Hope and Healing: Project Rachel Provides Post-Abortive Support to Women and Men
by Katie Sciba
She was 19 years old when she found out she was pregnant. Afraid of disappointing her parents, Sarah* and her boyfriend decided to abort their child. “We were in quick and then the baby was gone,” she said, “and it was something I never talked about.”
Sarah and her boyfriend later married and had two more children. “I realized I had done something wrong. I took my first baby away.” The reality brought a heavy burden to her heart and relationships. “Having an abortion is not a crime, but I imprisoned myself without bars,” she said. Sarah went on explaining how realizing the gravity of her abortion made her heart harden.
She separated herself from friends and her merciful Father.
I was functioning and doing all the right things; raising a Catholic family, working. I became very busy and didn’t have time to feel the shame and guilt;” but life was like a flatline, Sarah said. She felt no highs or lows. “I just existed.”
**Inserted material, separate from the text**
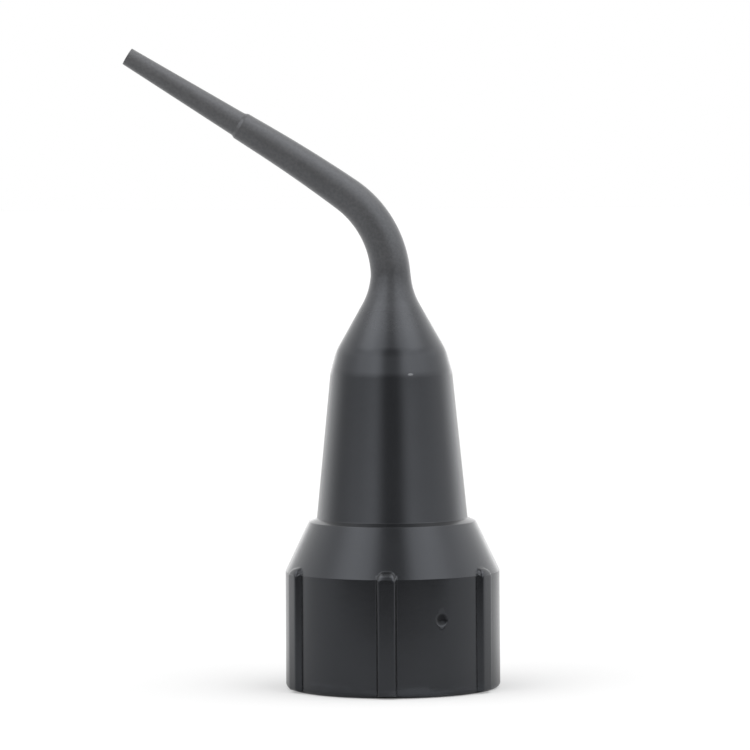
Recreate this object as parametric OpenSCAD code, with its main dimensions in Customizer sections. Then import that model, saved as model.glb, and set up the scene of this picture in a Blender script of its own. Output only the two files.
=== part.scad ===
// Bent dispensing tip for a screw-on syringe: one moulded piece with a ribbed collar that is threaded
// inside, a tapered body that seats on the syringe's nose, and a stepped tube bent over to one side.
// The open mouth of the collar stands on z = 0. The tube leans towards -X, in the XZ plane.

/* [Collar] */
// Diameter of the collar at its mouth, between the ribs
collar_d = 8.14; // [7.6:0.02:9]
// Diameter of the collar at the top of its straight wall
collar_top_d = 8.12; // [7.5:0.02:8.8]
// Height of the collar's straight wall
collar_h = 4.43; // [4.2:0.01:6]
// Radius of the round on the mouth's outer edge
mouth_round = 0.18; // [0.08:0.02:0.3]
// Height of the conical chamfer above the straight wall
chamfer_h = 1.88; // [1.4:0.01:2.6]
// Outer diameter of the ledge at the top of the chamfer
ledge_d = 6.38; // [6:0.02:7]
// Radius of the round on the ledge's outer edge
ledge_round = 0.07; // [0.03:0.01:0.12]
// Rise of the ledge from its outer edge to the body
ledge_rise = 0.12; // [0.02:0.01:0.2]

/* [Grip ribs] */
// Number of ribs round the collar
rib_count = 6; // [4:1:10]
// Width of a rib where it leaves the collar
rib_w = 0.78; // [0.7:0.02:1.2]
// Width of a rib across its crest
rib_crest_w = 0.58; // [0.4:0.02:0.66]
// Height of a rib above the collar
rib_h = 0.2; // [0.15:0.01:0.4]
// Radius of the rounds along a rib's crest
rib_corner = 0.12; // [0.05:0.01:0.16]
// Gap between the foot of a rib and the plane of the mouth
rib_foot = 0.08; // [0.04:0.01:0.3]
// Height that a rib's head runs past the straight wall, onto the chamfer
rib_head = 0.28; // [0.2:0.02:0.5]
// Radius of the round that brings a rib's crest over into its head
rib_head_round = 0.34; // [0.2:0.02:0.4]
// Turn of the first rib from the +X axis
rib_turn = 26.5; // [0:0.5:59]

/* [Gate mark] */
// Width of the shallow dimple round the moulding gate
gate_d = 0.5; // [0.3:0.02:0.7]
// Depth of the dimple
gate_depth = 0.08; // [0.03:0.01:0.12]
// Height of the dimple's centre above the mouth
gate_z = 2.9; // [1.5:0.05:3.4]

/* [Body] */
// Diameter of the body at the ledge
body_d = 5.72; // [5.4:0.02:5.9]
// Height of the body, from the ledge to the shoulder
body_h = 5.54; // [5:0.01:7]
// Diameter of the body at the shoulder's lower edge
shoulder_d = 4.61; // [4.45:0.01:4.8]
// Height of the shoulder
shoulder_h = 0.83; // [0.6:0.01:1.4]
// Diameter at the shoulder's upper edge
cone_d = 4.17; // [3.9:0.01:4.4]
// Half angle of the cone above the shoulder
cone_angle = 29.8; // [24:0.1:34]
// Radius of the hollow round between the cone and the tube
neck_round = 2.5; // [1.6:0.1:3]

/* [Tube] */
// Outer diameter of the tube at its root
tube_d = 1.52; // [1.4:0.02:1.7]
// Height of the foot of the bend above the corner where cone and tube would meet sharp
bend_rise = 0.35; // [0.2:0.01:1.5]
// Radius of the main bend, on the centre line
bend_r = 3.98; // [3:0.01:6]
// Angle of the main bend
bend_angle = 54.3; // [30:0.1:60]
// Radius of the slow bend that follows it
ease_r = 55; // [15:1:80]
// Angle of the slow bend
ease_angle = 3.9; // [2:0.1:10]
// Length of the straight arm from the bend to the step
arm_len = 1.03; // [0.8:0.01:4]
// Outer diameter of the tube just before the step
arm_d = 1.07; // [1:0.01:1.2]
// Outer diameter of the nose just past the step
nose_root_d = 0.95; // [0.84:0.01:0.98]
// Length of the slope that forms the step
step_len = 0.07; // [0.03:0.01:0.2]
// Length of the nose from the step to its end
nose_len = 4.94; // [3:0.01:8]
// Outer diameter of the nose at its end
nose_d = 0.69; // [0.6:0.01:0.8]

/* [Inside] */
// Diameter of the threaded cavity, at the root of its thread
thread_d = 6.4; // [6:0.05:6.6]
// Depth of the threaded cavity
thread_depth = 4; // [3:0.05:4.3]
// Lead-in chamfer at the mouth of the cavity
mouth_chamfer = 0.15; // [0.05:0.01:0.25]
// Diameter of the syringe nose's tapered seat, where it leaves the cavity
seat_d = 4.25; // [4.1:0.01:4.3]
// Taper of the seat: loss of diameter over its length
seat_taper = 0.06; // [0.04:0.005:0.08]
// Length of the seat
seat_len = 6.5; // [5:0.1:6.8]
// Width of the stop that the syringe nose meets at the seat's end
seat_stop = 0.2; // [0.1:0.01:0.3]
// Wall of the funnel above the seat
funnel_wall = 0.48; // [0.35:0.01:0.6]
// Diameter of the bore where it enters the tube
bore_d = 0.84; // [0.7:0.02:0.9]
// Diameter of the bore at the outlet
outlet_d = 0.41; // [0.3:0.01:0.46]

/* [Hidden] */

// Overlap that one solid has with the next, and excess that a cut has past a face
bite = 0.3;
// Radial set-back of the swept tube inside the turned neck, so that their faces don't coincide
seam = 0.004;
// Fineness: segments of a turned circle, of the tube, of its bore, of a bend, and of a small round
turn_sides = 96;
tube_sides = 40;
bore_sides = 24;
bend_steps = 20;
ease_steps = 4;
round_steps = 4;
neck_steps = 10;

// Heights, from the mouth up
chamfer_top_z = collar_h + chamfer_h;
body_z = chamfer_top_z + ledge_rise;
shoulder_z = body_z + body_h;
cone_z = shoulder_z + shoulder_h;
neck_z = cone_z + (cone_d - tube_d) / 2 / tan(cone_angle);
bend_z = neck_z + bend_rise;
// Height at which the hollow round of the neck runs out into the tube
neck_top_z = neck_z + neck_round * tan(cone_angle / 2);
seat_top_z = thread_depth + seat_len;

// Lengths along the tube's centre line, from the foot of the bend
bend_end = bend_r * bend_angle * PI / 180;
ease_end = bend_end + ease_r * ease_angle * PI / 180;
step_at = ease_end + arm_len;
nose_end = step_at + step_len + nose_len;

// Points of an arc, by centre, radius and the angles of its two ends
function arc(cx, cz, r, a0, a1, steps) =
    [for (i = [0:steps]) let (a = a0 + (a1 - a0) * i / steps) [cx + r * cos(a), cz + r * sin(a)]];

// Heading of the centre line at a length along it, from straight up
function heading(s) =
    s < 0 ? 0
    : s < bend_end ? s / bend_r * 180 / PI
    : s < ease_end ? bend_angle + (s - bend_end) / ease_r * 180 / PI
    : bend_angle + ease_angle;

// Place on a bend of radius r that starts at p with heading a0 and has reached heading a
function on_bend(p, r, a0, a) = p + r * [cos(a) - cos(a0), sin(a) - sin(a0)];

bend_top = on_bend([0, bend_z], bend_r, 0, bend_angle);
ease_top = on_bend(bend_top, ease_r, bend_angle, bend_angle + ease_angle);

// Place [x, z] of the centre line at a length along it
function route(s) =
    s < 0 ? [0, bend_z + s]
    : s < bend_end ? on_bend([0, bend_z], bend_r, 0, heading(s))
    : s < ease_end ? on_bend(bend_top, ease_r, bend_angle, heading(s))
    : ease_top + (s - ease_end) * [-sin(heading(s)), cos(heading(s))];

// Lengths along the route at which both bends have their rings
bend_rings = [
    for (i = [0:bend_steps]) bend_end * i / bend_steps,
    for (i = [1:ease_steps]) bend_end + (ease_end - bend_end) * i / ease_steps
];

// Solid of round section along the route; each station is [length along it, radius]
module sweep(stations, sides) {
    rings = len(stations);
    points = [
        for (st = stations)
            let (c = route(st[0]), a = heading(st[0]))
            for (k = [0:sides - 1])
                let (t = 360 * k / sides, out = st[1] * cos(t))
                [c[0] + out * cos(a), st[1] * sin(t), c[1] + out * sin(a)]
    ];
    bands = [
        for (j = [0:rings - 2], k = [0:sides - 1])
            let (n = (k + 1) % sides)
            [j * sides + k, (j + 1) * sides + k, (j + 1) * sides + n, j * sides + n]
    ];
    start = [for (k = [0:sides - 1]) k];
    finish = [for (k = [sides - 1:-1:0]) (rings - 1) * sides + k];
    polyhedron(points = points, faces = concat([start, finish], bands));
}

// Radius at a length along the route, for a taper from r0 at the foot of the bend to r1 at length s1
function taper(s, r0, r1, s1) = r0 + (r1 - r0) * s / s1;

// What the hollow round of the neck adds to the tube's radius at a height
function flare(z) =
    z < neck_top_z ? neck_round - sqrt(neck_round * neck_round - (neck_top_z - z) * (neck_top_z - z)) : 0;

// Outside of collar, body and neck, turned about the axis
module turned_outside() {
    collar_r = collar_d / 2;
    ledge_x = ledge_d / 2 - ledge_round;
    chamfer_tilt = atan((collar_top_d - ledge_d) / 2 / chamfer_h);
    neck_x = tube_d / 2 + neck_round;
    neck_stop = asin(max(0, neck_top_z - bend_z) / neck_round);
    stub = bend_z > neck_top_z ? [[tube_d / 2, bend_z]] : [];
    rotate_extrude($fn = turn_sides)
        polygon(concat(
            [[0, 0]],
            arc(collar_r - mouth_round, mouth_round, mouth_round, -90, 0, round_steps),
            [[collar_top_d / 2, collar_h]],
            arc(ledge_x, chamfer_top_z - ledge_round, ledge_round, chamfer_tilt, 90, round_steps),
            [[body_d / 2, body_z], [shoulder_d / 2, shoulder_z], [cone_d / 2, cone_z]],
            arc(neck_x, neck_top_z, neck_round, 180 + cone_angle, 180 + neck_stop, neck_steps),
            stub,
            [[0, bend_z]]
        ));
}

// Cross-section of one rib, pointing along +X
module rib_section() {
    crest_r = collar_d / 2 + rib_h;
    slope = atan((rib_w - rib_crest_w) / 2 / rib_h);
    corner_y = rib_crest_w / 2 + rib_corner * tan(slope) - rib_corner / cos(slope);
    root_r = collar_top_d / 2 - bite;
    root_y = rib_crest_w / 2 + (crest_r - root_r) * tan(slope);
    polygon(concat(
        [[root_r, -root_y]],
        arc(crest_r - rib_corner, -corner_y, rib_corner, slope - 90, 0, round_steps),
        arc(crest_r - rib_corner, corner_y, rib_corner, 0, 90 - slope, round_steps),
        [[root_r, root_y]]
    ));
}

// Ring that the ribs fill: it gives them their crest, their foot and their rounded head
module rib_envelope() {
    crest_r = collar_d / 2 + rib_h;
    foot_round = rib_h - rib_foot;
    head_z = collar_h + rib_head;
    rotate_extrude($fn = turn_sides)
        polygon(concat(
            [[collar_top_d / 2 - 2 * bite, rib_foot]],
            arc(crest_r - foot_round, rib_foot + foot_round, foot_round, -90, 0, round_steps),
            arc(crest_r - rib_head_round, head_z - rib_head_round, rib_head_round, 0, 90, round_steps),
            [[collar_top_d / 2 - 2 * bite, head_z]]
        ));
}

// All ribs, evenly round the collar
module ribs() {
    intersection() {
        rib_envelope();
        for (i = [0:rib_count - 1])
            rotate([0, 0, rib_turn + i * 360 / rib_count])
                linear_extrude(height = chamfer_top_z)
                    rib_section();
    }
}

// Shallow dimple midway between the two ribs that face the tube's side
module gate_mark() {
    ball_r = (gate_d * gate_d / 4 + gate_depth * gate_depth) / (2 * gate_depth);
    wall_r = collar_d / 2 + (collar_top_d - collar_d) / 2 * gate_z / collar_h;
    turn = rib_turn + 4.5 * 360 / rib_count;
    rotate([0, 0, turn])
        translate([wall_r - gate_depth + ball_r, 0, gate_z])
            sphere(r = ball_r, $fn = round_steps * 10);
}

// Outside of the bent tube, with its step and nose
module tube_outside() {
    root_r = tube_d / 2 - seam;
    sweep(concat(
        [[-bite, root_r]],
        [for (s = bend_rings) [s, taper(s, root_r, arm_d / 2, step_at) + flare(bend_z + s)]],
        [[step_at, arm_d / 2], [step_at + step_len, nose_root_d / 2], [nose_end, nose_d / 2]]
    ), tube_sides);
}

// Threaded cavity, tapered seat and funnel, turned about the axis
module turned_inside() {
    thread_r = thread_d / 2;
    seat_r = seat_d / 2;
    seat_top_r = seat_r - seat_taper * seat_len / 2;
    funnel_r = seat_top_r - seat_stop;
    slant_wall = funnel_wall / cos(cone_angle);
    bore_r = bore_d / 2;
    // Where the funnel, at its wall inside the cone, has come in to its first and its last radius
    funnel_z = cone_z + (cone_d / 2 - slant_wall - funnel_r) / tan(cone_angle);
    throat_z = cone_z + (cone_d / 2 - slant_wall - bore_r) / tan(cone_angle);
    rotate_extrude($fn = turn_sides)
        polygon([
            [0, -bite],
            [thread_r + mouth_chamfer, -bite],
            [thread_r + mouth_chamfer, 0],
            [thread_r, mouth_chamfer],
            [thread_r, thread_depth],
            [seat_r, thread_depth],
            [seat_top_r, seat_top_z],
            [funnel_r, seat_top_z],
            [funnel_r, funnel_z],
            [bore_r, throat_z],
            [bore_r, bend_z],
            [0, bend_z]
        ]);
}

// Bore of the bent tube, run out past the end of the nose
module tube_inside() {
    root_r = bore_d / 2 - seam;
    sweep(concat(
        [[-bite, root_r]],
        [for (s = concat(bend_rings, nose_end + bite)) [s, taper(s, root_r, outlet_d / 2, nose_end)]]
    ), bore_sides);
}

// The whole moulding
module dispensing_tip() {
    color([0.17, 0.175, 0.185])
        difference() {
            union() {
                turned_outside();
                ribs();
                tube_outside();
            }
            gate_mark();
            turned_inside();
            tube_inside();
        }
}

dispensing_tip();
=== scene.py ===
import math

import bpy
import numpy as np
from mathutils import Matrix, Vector


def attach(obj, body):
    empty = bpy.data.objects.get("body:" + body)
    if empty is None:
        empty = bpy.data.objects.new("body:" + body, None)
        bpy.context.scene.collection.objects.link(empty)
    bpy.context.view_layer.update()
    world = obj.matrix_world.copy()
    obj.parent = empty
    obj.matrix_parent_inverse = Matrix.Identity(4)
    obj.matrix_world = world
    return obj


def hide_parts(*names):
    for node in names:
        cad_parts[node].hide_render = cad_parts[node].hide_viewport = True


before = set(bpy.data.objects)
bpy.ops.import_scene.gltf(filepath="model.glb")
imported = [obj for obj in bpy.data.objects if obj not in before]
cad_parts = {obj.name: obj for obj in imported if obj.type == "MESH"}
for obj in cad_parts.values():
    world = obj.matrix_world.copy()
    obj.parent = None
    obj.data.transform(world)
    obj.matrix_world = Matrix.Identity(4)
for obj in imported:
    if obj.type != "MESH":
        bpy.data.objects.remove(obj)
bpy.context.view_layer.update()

MM = 0.001

# ---------------------------------------------------------------- sizes, in mm and degrees

# Collar, as in the CAD source
COLLAR_R = 4.07
COLLAR_TOP_R = 4.06
COLLAR_H = 4.43
MOUTH_ROUND = 0.18
CHAMFER_H = 1.88
LEDGE_R = 3.19
LEDGE_ROUND = 0.07
LEDGE_RISE = 0.12

# Grip ribs
RIB_COUNT = 6
RIB_W = 0.78
RIB_CREST_W = 0.58
RIB_H = 0.2
RIB_CORNER = 0.12
RIB_FOOT = 0.08
RIB_HEAD = 0.28
RIB_HEAD_ROUND = 0.34
HEAD_CORNER = 0.2
RIB_TURN = 26.5
RIB_FILLET = 0.03

# Dimple round the gate
GATE_D = 0.5
GATE_DEPTH = 0.08
GATE_Z = 2.9
GATE_SOFT = 0.02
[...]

Sarah’s experience of pregnancy, abortion and pain stayed buried for 22 years. “I had never told anyone. I never discussed it with my husband,” she admitted.
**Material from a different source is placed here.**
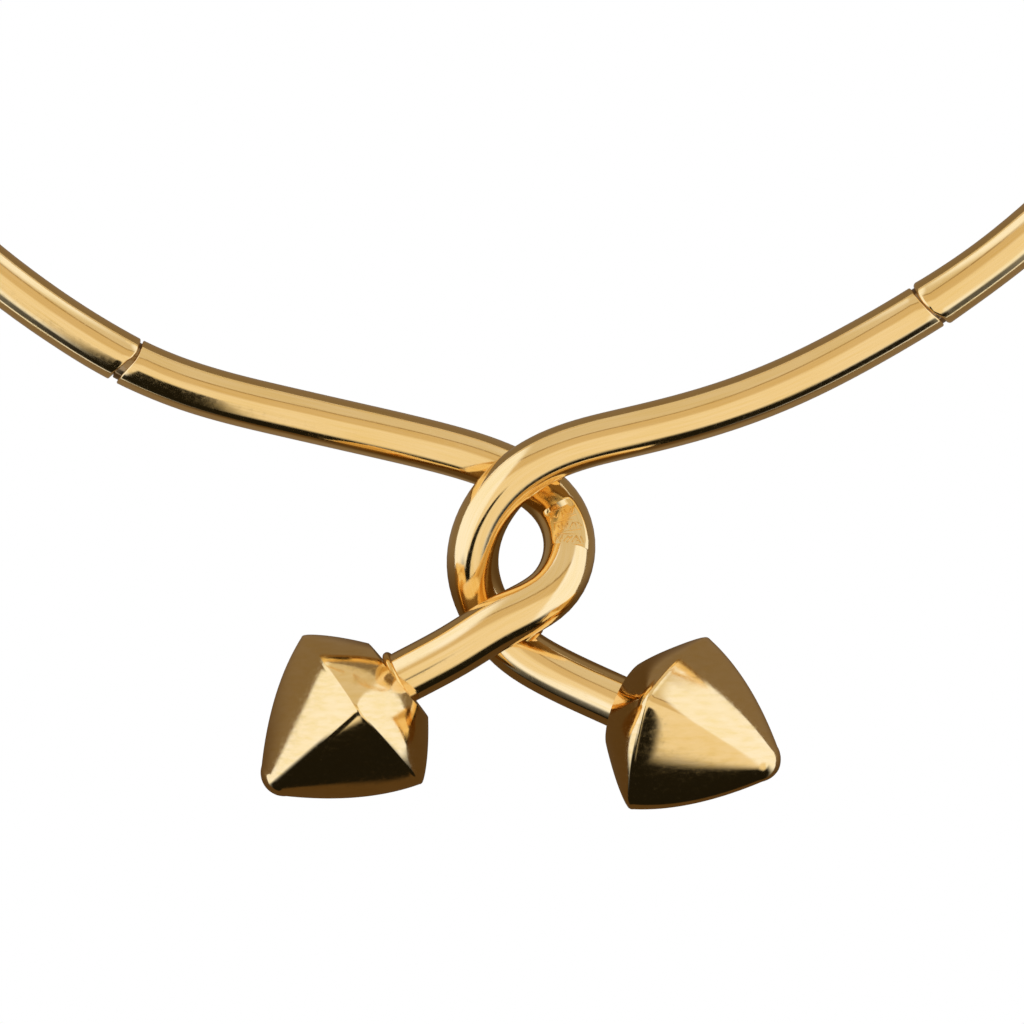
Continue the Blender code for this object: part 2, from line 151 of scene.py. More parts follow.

Sarah knew about Project Rachel, a ministry for those suffering after abortion. Those involved with Project Rachel extend compassion to mothers, fathers and any one else affected, without judgment. A relative of Sarah’s worked with the ministry, but it wasn’t until after his passing that she felt compelled to attend a support group. Sarah immediately felt the peace of being received and understood. “I felt a hundred-pound weight lifted from my shoulders. It was God saying, ‘I’ve been waiting 22 years for you.’”
Kara Ross is the associate director of Respect Life Ministries for the archdiocese and has seen the powerful impact Project Rachel has had on post-abortive women. “The ladies can look back on their whole life and see where God was taking care of them. Nothing a women does makes her undeserving of God’s love, and these women show each other that so well,” said Ross. Project Rachel is a peer-to-peer ministry, meaning other post-abortive women who have experienced the aftermath of abortion offer help and support.
Often left unconsidered by society are the post-abortive dads who struggle differently than post-abortive moms. “It’s a different loss,” Ross offered. “They feel they had little control or maybe they didn’t know it happened. They come from a place of powerlessness and feel they lost the chance to be a dad for selfish reasons.” These men often seek the counsel of the Project Rachel priests. “They need to hear they can still be good men.”
Project Rachel in the Archdiocese of Cincinnati has 30 priests involved who come to retreats and the ministry’s days of reflection. “They tell the men and women who come, ‘You are welcome, you are wanted and forgiven.’” The clergy who help with Project Rachel received special training from licensed counselors to help handle the trauma of abortion. “They are human and honest,” Ross said. “Every single one has been an instrument of mercy and love to these people hurting.”
Ultimately, Project Rachel is a means for suffering souls to be restored in love. “Their stories include a scar and God shows them how to live with the pain,” Ross said. She described the suffering as a chance for transformation, allowing everyone affected by abortion to become better people.
Such is and was the case with Sarah. In addition to attending a Project Rachel support group, Sarah went on one of the ministry’s bi-annual retreats. “I went in broken on Friday and came out loved on Sunday,” she said, smiling. “The Project Rachel women loved me until I could love myself.” Sarah was able to move forward in her life, embracing her past, and asking forgiveness from family and God. After years of silence, she and her husband were able to process together their experiences from decades ago.
Spreading Love and Mercy
The love and mercy continued to flow through Sarah’s emotional scar. Because of her healing, she was able to reach out to a young woman who was planning to have an abortion. The young mother chose life for her child and Sarah was able to meet and hold the newborn girl who was saved. “I saw my little girl when I held her and I thought, ‘I didn’t save your life, but we saved hers.’”
When speaking with both Ross and Sarah, I asked them what they want readers to know and understand. “Please pray that more mothers would be open to Project Rachel,” Ross began. “Pray for the mothers and fathers affected by abortion. We’re in a culture of such deep, hidden hurts. Sharing your story of abortion in Project Rachel can bring intense healing.”
Sarah replied, “I want them to understand that having an abortion isn’t solving a problem. No one told me that I would have bigger problems when I walked out the door. No one told me it was a baby.”
She added, “I want people to know that they’re still loved by God. It’s so important to know that you can reconcile and accept forgiveness.” Sarah also mentioned speaking mercifully about post-abortive parents. “There’s so much judgment. Calling post-abortive mothers murderers doesn’t call them to return to God,” she said. “If you know someone who is post-abortive, be present and listen. Love them and help them to get healing.”